This invention relates to a printer and, more particularly, to a printer for printing an image on a recording medium by using a line-type printhead.
As a typical conventional ink-jet printer, a serial printer is available, which is designed to sequentially print images by moving the printhead laterally with respect to a conveying direction of a printing paper. As a printer using a line-type printhead having heating elements corresponding to one line, a thermosensitive-transfer printer using a thermal head or the like is well-known.
Such a printer is generally constituted by a formatter for bitmapping PDL data sent from a host computer into an image to be actually printed, a mechanical portion of the printer, and an engine for controlling the mechanical portion.
According to the above arrangement, a small-capacity memory can be used as an image memory (bitmap memory) for storing bitmapped data in a printer for printing an image on a label or card. However, a large-capacity memory is required in a printer for printing an image on a large label or performing a print operation by double buffer print control. In general, the basic arrangements of the above two types of printers are the same except that the image memories have different capacities. For this reason, if the capacity of an image memory is set to be small to limit the application of a printer, a print operation cannot be performed for a large label. In contrast to this, if a large-capacity image memory is integrated in a printer which is used to print an image only on a small label, some memory area becomes an unused memory area, wasting the expensive memory.

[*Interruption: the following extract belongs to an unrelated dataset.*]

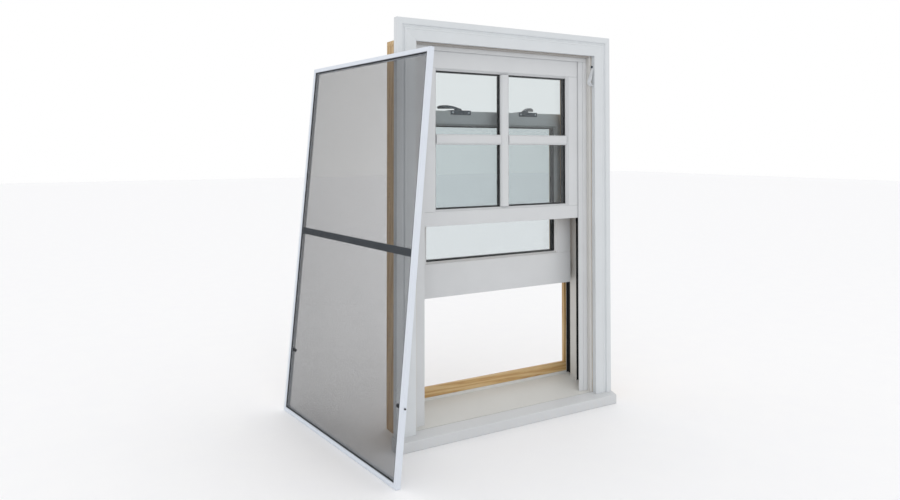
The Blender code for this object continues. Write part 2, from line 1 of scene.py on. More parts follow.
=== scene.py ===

In general, in the above formatter, when image data is to be read out from the image memory storing a print image and sent to the engine to be printed, read control of image data is an important factor to increase the print efficiency.
In a color printer or the like having a plurality of line-type printheads, in particular, the image memory is divided into a plurality of areas in correspondence with the respective printheads, and the read address of print data to be transferred to each printhead is switched and output for each page. Such an address switching timing must be changed in accordance with the length of printing paper, the intervals of the printheads, and the like. It is very difficult to perform read control in consideration of all these conditions.
In the ink-jet printer using the above line-type printheads, when, for example, images of different colors are to be printed in units of lines by using the printheads for Y, M, C, and K (having about 1,400 printing elements; 1 element=1 dot), the total amount of print data to be transmitted from the formatter to the respective printheads to print one line corresponds to four lines (about 5,600 dots=700 bytes (in the case of binary data)). That is, this printer needs a higher data transfer rate than a conventional monochrome line printer. In addition, the time required to read out data from the bitmap memory storing such print data must be shortened. Furthermore, such a bitmap memory needs to have a large capacity to store print data for the four colors. In order to reduce the memory cost, a DRAM requiring a refresh operation is generally used.
In reading out print data from such a large-capacity bitmap memory, therefore, a DMA (Direct Memory Access) transfer method is usually employed in order to shorten the time required to read out data, and the refresh operation of the memory must be ensured. Since an increase in print speed is required, the time required to read out print data is limited. If a high-speed full color print operation is performed under this condition, the time required for DMA transfer prolongs with an increase in the amount of data. This might result in a failure of a refresh operation and a destruction of the contents stored in the memory. If priority is given to the refresh operation of the memory, print data may not be transferred in time.